I spent the summer working for the Capital Trial Division of the South Carolina Commission on Indigent Defense. Very few students work on capital defense after only one year of law school, and I feel very fortunate to have had that opportunity. I spent the summer living in downtown Columbia near the university, within walking distance both of my office and downtown. My EJF fellowship fully covered my cost of living, making this clerkship possible. My summer clerkship provided a great break from my first year of law school. It was intellectually stimulating, but since there were no capital trials during the summer, the environment was not overly stressful. Each Thursday evening, I had a chance to socialize and network with others from the SCCID and from the Richland County Public Defenders Office. I was able to find a nice balance between work and my social life.

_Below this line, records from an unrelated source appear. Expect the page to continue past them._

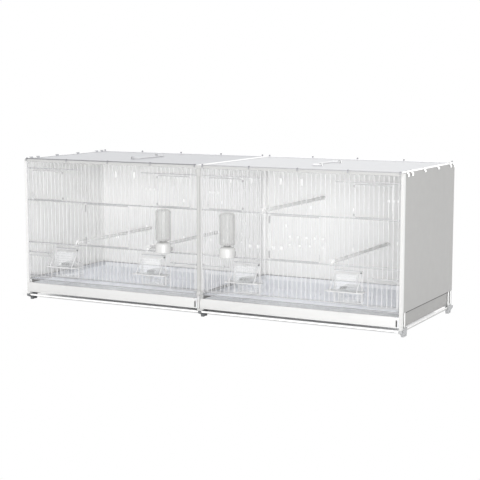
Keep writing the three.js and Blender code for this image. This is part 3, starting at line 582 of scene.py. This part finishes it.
for side, sign in enumerate(sides.values()):
    x = sign * cage["module"]
    for half, way in enumerate((-1, 1)):
        makeDoor(f"nest_door_{2 * side + half + 1}", x, way, front["nestBars"], **nestDoor)
    makeDoor(f"middle_door_{side + 1}", x, 1, front["middleBars"], **middleDoor)

flap = {"y": -3.1, "low": 74, "high": 141, "outer": 290.8, "eyeRadius": 2.4, "eyeInset": 2.4, "eyeSpread": 0.7,
        "hangerRadius": 0.9, "hangerSetBack": 0.5, "hangerTop": 148}


def makeFlap(name, x, sign):
    f = flap
    r = cage["lineRadius"]
    near = barX(front["cornerFrom"]) + cage["barRadius"] + door["gap"] + r
    low, high, y = f["low"] + r, f["high"] - r, f["y"]
    frameWire = uprightLoop(x, sign, near, f["outer"] - r, y, low, high)
    leaf = startPiece("leaf")
    indexes = range(front["cornerFrom"] + 1, front["lastBar"] + 1)
    for index in indexes:
        u = x + sign * barX(index)
        addRod(at(u, y, low), at(u, y, high), cage["barRadius"], 8)
    for index in (indexes[0], indexes[-1]):
        u = x + sign * (barX(index) + f["eyeInset"])
        for step in (-f["eyeSpread"], f["eyeSpread"]):
            addRing(at(u + step, 0, front["cornerLine"]), f["eyeRadius"], door["eyeWire"], (0, math.pi / 2, 0))
        addRod(at(u, y, high), at(u, y + f["hangerSetBack"], f["hangerTop"]), f["hangerRadius"], 8)
    obj = joined(name + "_wires", frameWire, leaf)
    smoothed(obj)
    dress(obj, paint["wire"], name, "wire", name)


for side, sign in enumerate(sides.values()):
    for half, way in enumerate((-1, 1)):
        makeFlap(f"corner_door_{2 * side + half + 1}", sign * cage["module"], way)
print("doors made")


# Feeders on their brackets. The strut goes down through points of (y, z).
bracket = {"middleBar": 11, "bars": 2, "barTop": 113.6, "half": 39.1, "low": 80.4, "high": 165,
           "ledge": 52.5, "ledgeLow": 112.6, "ledgeHigh": 115, "ledgeFront": -35.5, "ledgeBack": -1.5,
           "ledgeLift": 1.2, "ledgeEdge": 0.4, "rim": 1.1, "rimBend": 3,
           "strut": 1.2, "strutPath": ((0, 159), (-4, 157), (-34, 118), (-34, 113.6)), "strutBend": 3,
           "knob": 4.6, "knobEdge": 0.8}
feeder = {"half": 31, "low": 115.3, "high": 158, "back": -2.7, "bottomFront": -30.7, "topFront": -18.7,
          "wall": 1.5, "edge": 2.2, "neckHalf": 23, "neckFront": -2.9, "neckBack": 2.7, "neckHigh": 124.3,
          "neckEdge": 0.6, "hoodHalf": 29, "hoodFront": 1.9, "hoodBack": 38.9, "hoodLow": 79.9, "hoodHigh": 124.9,
          "hoodCorner": 16, "mouthRim": 6.2, "throatRim": 9, "lipHalf": 23, "lipZ": 89.9, "lipRadius": 1.2,
          "ribs": 6, "ribStart": 0.8, "ribSpare": 0.4, "ribInset": 3, "ribRadius": 0.9, "sunk": 0.2}


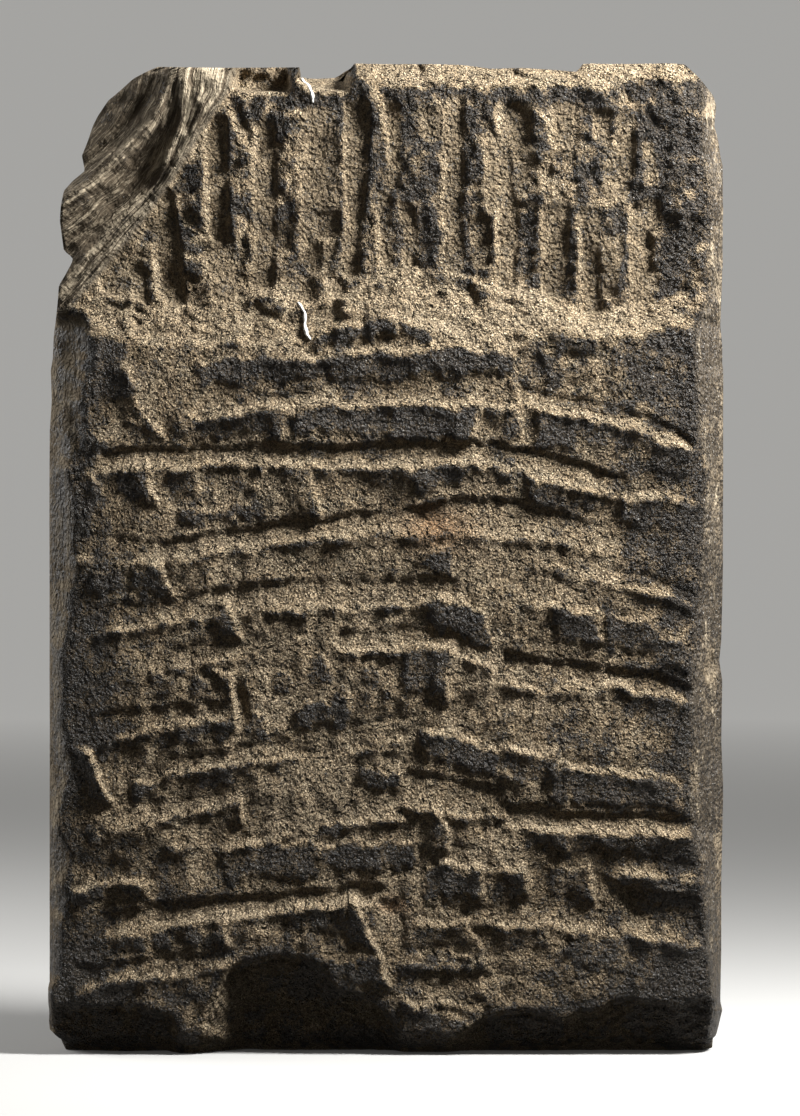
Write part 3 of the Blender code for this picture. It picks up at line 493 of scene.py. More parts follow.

Despite the relaxed environment, the attorneys took their work very seriously. In most of the cases, the attorneys’ goal was not to get an acquittal: the evidence was too compelling for that. It was merely to allow the defendant to avoid execution. In many of the cases, the attorneys had offered to plead guilty to life without the possibility of parole, but that offer was rejected. In most cases, the prosecutors pushed hard for the death penalty. I spent much of my time doing research for challenges designed to exclude evidence. For example, one client confessed after requesting a lawyer, and the attorney was working to get that confession excluded. Another client was arguably arrested without probable cause, and the attorney wanted to exclude a statement made after he was arrested. I spent hours searching for cases for him to use to support his motion. I also got the chance to write discovery motions and a motion for a jury instruction about circumstantial evidence.

In addition, I assisted an attorney in the preparation of a CLE presentation and attended the conference where it was given. CLE conferences are attended by lawyers nationwide each year in order to keep informed of new legal developments in their practice areas. I enjoyed listening to practicing lawyers talk about pressing legal issues relevant to their work. Finally, I got to travel to courthouses throughout the state to do research. The attorneys believed (correctly) that prosecutors struck a significantly higher proportion of African Americans from juries than white people. I went to courthouses to gather and compile strike sheets from the previous two decades to show that this occurred. In doing that, I got to see much of scenic South Carolina, including Charleston and Beaufort.

In the Capital Trial Division, no attorney was permitted to have more than four clients, and most of the client interaction was handled by mitigation specialists. They gathered together evidence of mitigation to present at the penalty phase of capital trials. I was able to meet two clients, and one client’s family. One client in particular was very memorable. He sat there telling jokes and asking about sports and news about people that he knew. One reason that the lawyer wanted to talk to him was to let him know that some people he knew would be coming to jail, and that he absolutely cannot say anything to them about his case. I also met his family that day. His sisters were in tears, and did not even want to know about the evidence against him, because they did not want to believe he was capable of committing the crime. Meeting the client and his family made me more convinced than ever that everyone deserves compassion, and society is not served by the death penalty. My internship gave me the opportunity to do intellectually challenging work in a supportive environment, and left me more determined than ever to continue working in public interest.